Both Amrhein and Faye opened up shop in what they see as a Williamsburg different from today — what Amrhein called “raw” and Faye referred to as full of art and grit.

They join a growing number of business owners leaving the neighborhood. A walk down Bedford Avenue, where Faye opened her first business, shows shuttered storefront after shuttered storefront.

The City Council is considering a number of bills targeting “high-rent blight,” the cyclical predicament of corridors like Bedford where tenants driven out by high rent are not replaced, and the space remains empty.
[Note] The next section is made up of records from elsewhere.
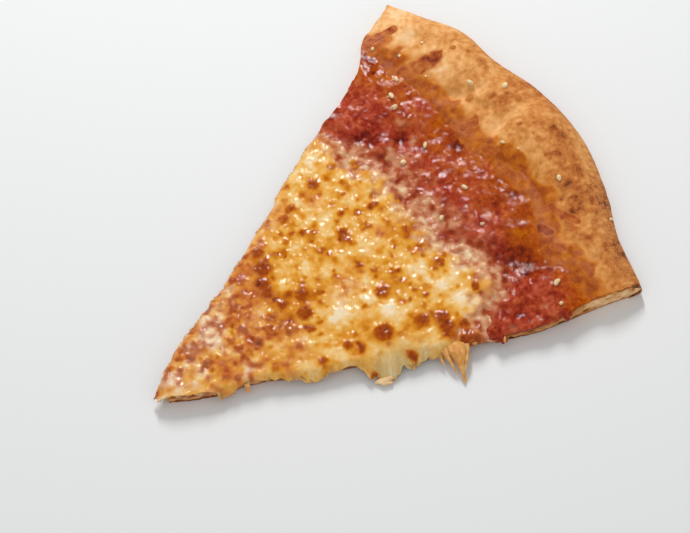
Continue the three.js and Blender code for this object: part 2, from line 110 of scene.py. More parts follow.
# [radius, reach, drop] of what hangs over the cuts
RIGHT_LIP = [
    [0, 0.3, 0.8], [20, 0.2, 0.6], [24, 0.8, 1], [29, 2.6, 3.6], [34, 1, 1.3], [54, 1.8, 2.6],
    [66, 3, 4.4], [74, 1.4, 1.8], [81, 1.6, 2], [88, 8, 5.7], [95, 7.6, 5.7], [104, 4.6, 4.4],
    [111, 3, 3], [119, 3.4, 3.6], [127, 1.6, 2],
]
LEFT_LIP = [[0, 1.2, 1.4], [70, 1.2, 1.8], [130, 1.4, 1.8]]
SAUCE_LIP = [
    [127, -SAUCE_INSET, 0], [133, 1, 1.2], [141, 0.2, 0.2], [153, 0.2, 0.2], [161, 1, 1.3],
    [168, -SAUCE_INSET, 0],
]

# Forms: [x, y, radius, rise]
DOUGH_FORMS = [
    [2, 185, 17, 1.5], [-41, 187, 13, 1.3], [-21, 189, 8, 1.1], [-70, 188, 11, 0.9], [29, 181, 13, 0.9],
    [55, 171, 13, 1], [72, 168, 9, 0.6], [-54, 178, 8, 0.7], [-72, 176, 6, -1.2], [45, 150, 9, -1.4],
]
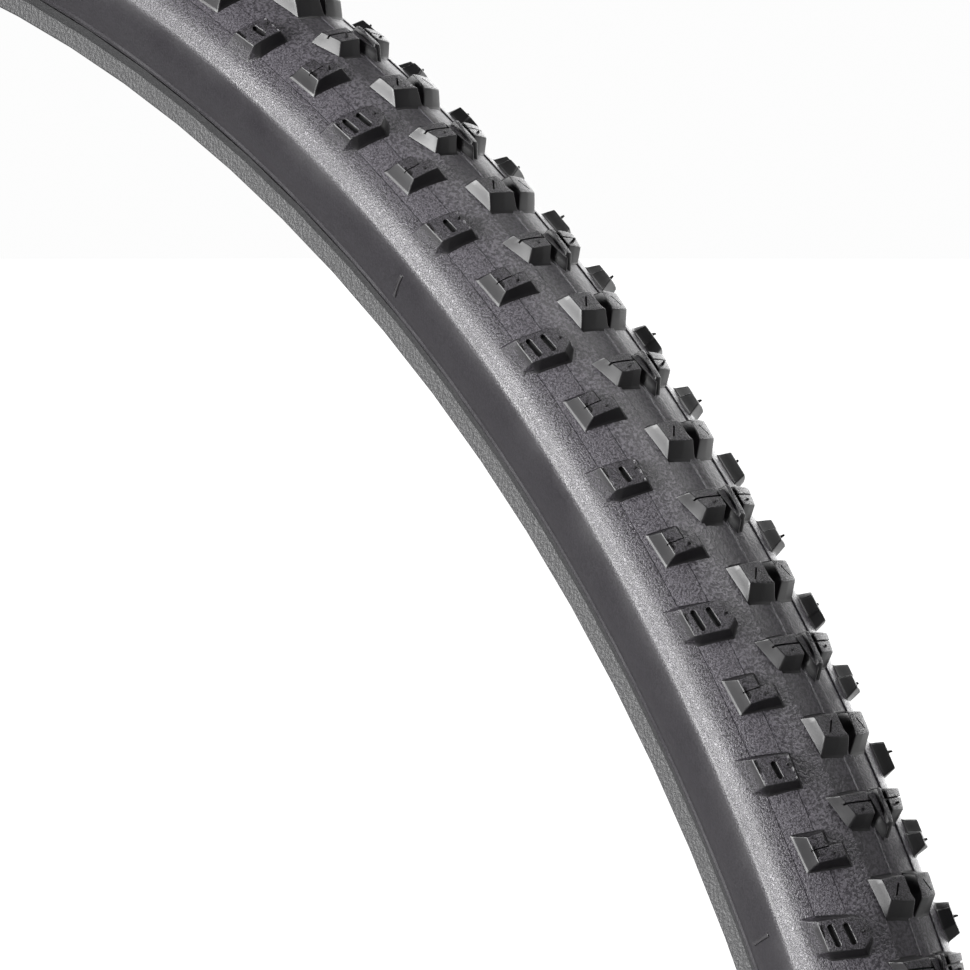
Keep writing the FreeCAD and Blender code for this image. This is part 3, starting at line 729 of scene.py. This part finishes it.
def hairs(side):
    """Short rubber whiskers left by the mould's vents, each leaning its own way."""
    vertices = []
    faces = []
    for every, first, pitches, angle in HAIRS:
        for turn in range(KNOB_PITCHES // every):
            lean = random.uniform(-0.35, 0.35)
            drift = random.uniform(-0.35, 0.35)
            length = VENT_LENGTH * random.uniform(0.15, 0.65)
            base = ((first + every * turn + pitches) * PITCH, across(angle))
            start = sum(len(block) for block in vertices)
            rings = []
            for share, width in ((-0.3, 1.3), (0.05, 0.9), (0.6, 0.7), (0.92, 0.6), (1.0, 0.35)):
                height = KNOB_HEIGHT + (share * length if share > 0 else share)
                bend = max(share, 0) ** 1.6 * length
                for step in range(HAIR_SIDES):
                    around = 2 * pi * step / HAIR_SIDES
                    rings.append((base[0] + lean * bend + VENT_RADIUS * width * cos(around),
                                  base[1] + drift * bend + VENT_RADIUS * width * sin(around), height))
            vertices.append(wrapped(rings, side == "right"))
            shell = [tuple(reversed(range(HAIR_SIDES))), tuple(range(4 * HAIR_SIDES, 5 * HAIR_SIDES))]
            for level in range(4):
                for step in range(HAIR_SIDES):
                    after = (step + 1) % HAIR_SIDES
                    low = level * HAIR_SIDES
                    high = low + HAIR_SIDES
                    shell.append((low + step, low + after, high + after, high + step))
            for face in shell:
                corners = [start + i for i in face]
                faces.append(corners[::-1] if side == "right" else corners)
    new_piece(f"vents_{side}", np.vstack(vertices), faces, KNOB_RUBBER,
              [f"vent_hairs_{side}"])


TICKS = 16
TICK_ANGLE = 107.0
TICK_LENGTH = 4.8
TICK_WIDTH = 0.7
FIRST_TICK = radians(4.2)


def ticks(side):
    """Low bars on the sidewall that mark even steps round the tyre."""
    middle = across(TICK_ANGLE)
    vertices = []
    faces = []
    for turn in range(TICKS):
        along = (FIRST_KNOB - FIRST_TICK - 2 * pi * turn / TICKS) * CROWN_RADIUS
        solid = Solid()
        rings = []
        for grow, height in ((0.12, -0.1), (0.0, 0.12), (-0.05, 0.30), (-0.16, 0.36)):
            half_width = TICK_WIDTH / 2 + grow
            half_length = TICK_LENGTH / 2 + grow
            corners = ((-half_width, -half_length), (half_width, -half_length),
                       (half_width, half_length), (-half_width, half_length))
            outline = [(along + x, middle + y) for x, y in corners]
            rings.append((solid.ring(rounded(outline, 0.15, (1, 6, 1, 6)), height), height))
        solid.faces.append(tuple(rings[0][0][::-1]))
        for (low, _), (high, _) in zip(rings, rings[1:]):
            solid.bridge(low, high)
        solid.faces.append(tuple(rings[-1][0]))
        start = sum(len(block) for block in vertices)
        vertices.append(wrapped(solid.vertices, side == "right"))
        for face in solid.faces:
            corners = [start + i for i in face]
            faces.append(corners[::-1] if side == "right" else corners)
    new_piece(f"ticks_{side}", np.vstack(vertices), faces, SMOOTH_RUBBER,
              [f"sidewall_{side}"])


for side in ("left", "right"):
    hairs(side)
    ticks(side)

# ---------------------------------------------------------------- floor, light and camera

def plain(name, colour, rough):
    n = Nodes(name)
    n.shader.inputs["Base Color"].default_value = (*colour, 1)
    n.shader.inputs["Roughness"].default_value = rough
    return n.material


bpy.ops.mesh.primitive_circle_add(vertices=64, radius=40, fill_type="NGON",
                                  location=(0, 0, cad_box[0][2] - 0.002))
floor = bpy.context.object
floor.name = "floor"
pale = plain("pale_floor", (0.35, 0.35, 0.35), 0.9)
floor.data.materials.append(pale)


# The floor glows far behind the tyre, where it meets the backdrop.
floor_tree = pale.node_tree
floor_shader = floor_tree.nodes["Principled BSDF"]
floor_shader.inputs["Emission Color"].default_value = (1, 1, 1, 1)
glow = ramp(floor_tree, axes(floor_tree, "Object")["Y"], 0.8, 2.2, 0.0, 1.1)
floor_tree.links.new(glow, floor_shader.inputs["Emission Strength"])

# A white backdrop low behind the tyre; elsewhere the world is dim and shows only in reflections.
world = bpy.data.worlds.new("studio")
bpy.context.scene.world = world
world.use_nodes = True
world_tree = world.node_tree
toward = axes(world_tree, "Generated")
behind = ramp(world_tree, toward["Y"], 0.2, 0.5, 0.0, 1.0)
low_down = ramp(world_tree, toward["Z"], 0.12, 0.4, 0.9, 0.12)
both = world_tree.nodes.new("ShaderNodeMath")
both.operation = "MULTIPLY_ADD"
world_tree.links.new(behind, both.inputs[0])
world_tree.links.new(low_down, both.inputs[1])
both.inputs[2].default_value = 0.08
background = world_tree.nodes["Background"]
background.inputs["Color"].default_value = (1.0, 1.0, 1.0, 1.0)
world_tree.links.new(both.outputs[0], background.inputs["Strength"])

LIGHT_DISTANCE = 2.4
KEY_ROLL = 39


def softbox(name, direction, width, height, power, roll=0.0):
    """A studio light that faces the tyre's centre, turned about its own axis by roll degrees."""
    lamp = bpy.data.lights.new(name, "AREA")
    lamp.shape = "RECTANGLE"
    lamp.size = width
    lamp.size_y = height
    lamp.energy = power
    item = bpy.data.objects.new(name, lamp)
    item.location = Vector(direction).normalized() * LIGHT_DISTANCE
    facing = (-item.location).to_track_quat("-Z", "Y")
    item.rotation_euler = (facing @ Quaternion((0, 0, 1), radians(roll))).to_euler()
    bpy.context.scene.collection.objects.link(item)


softbox("key_light", (-0.2, -0.95, 0.2), 1.1, 2.2, 170, KEY_ROLL)
softbox("top_light", (0.45, 0.1, 0.85), 1.2, 1.2, 26)
softbox("back_light", (-0.3, 0.9, 0.35), 2.0, 2.0, 45)

camera_data = bpy.data.cameras.new("camera")
camera_data.sensor_width = 36
camera_data.lens = 200.5
camera_data.clip_start = 0.05
camera_data.clip_end = 100
camera = bpy.data.objects.new("camera", camera_data)
camera.location = (0.8194, -0.6462, 0.2613)
pan, tilt = radians(-43.06), radians(-3.24)
ahead = Vector((sin(pan) * cos(tilt), cos(pan) * cos(tilt), sin(tilt)))
camera.rotation_euler = ahead.to_track_quat("-Z", "Y").to_euler()
bpy.context.scene.collection.objects.link(camera)
bpy.context.scene.camera = camera
bpy.context.scene.view_settings.view_transform = "Standard"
As of last fall, the segment of Bedford Avenue between Grand Street and North 12th Street was tied with Downtown’s Fulton Mall as the most expensive commercial corridor for ground-floor retail in the borough.

The median asking rent for one square foot of retail space on the street is $350 per year, the Eagle’s Lore Croghan reported in October, with asking prices going up to $600 a square foot per year.

“Who even makes that much money?” said Faye, shaking her head.

The stylist plans to have her Bushwick location up and running later this spring, decor and all.

“I’d rather be a big fish in a small pond than lost … behind every high-rise in the world,” she said. “I don’t like it here anymore. I just don’t.”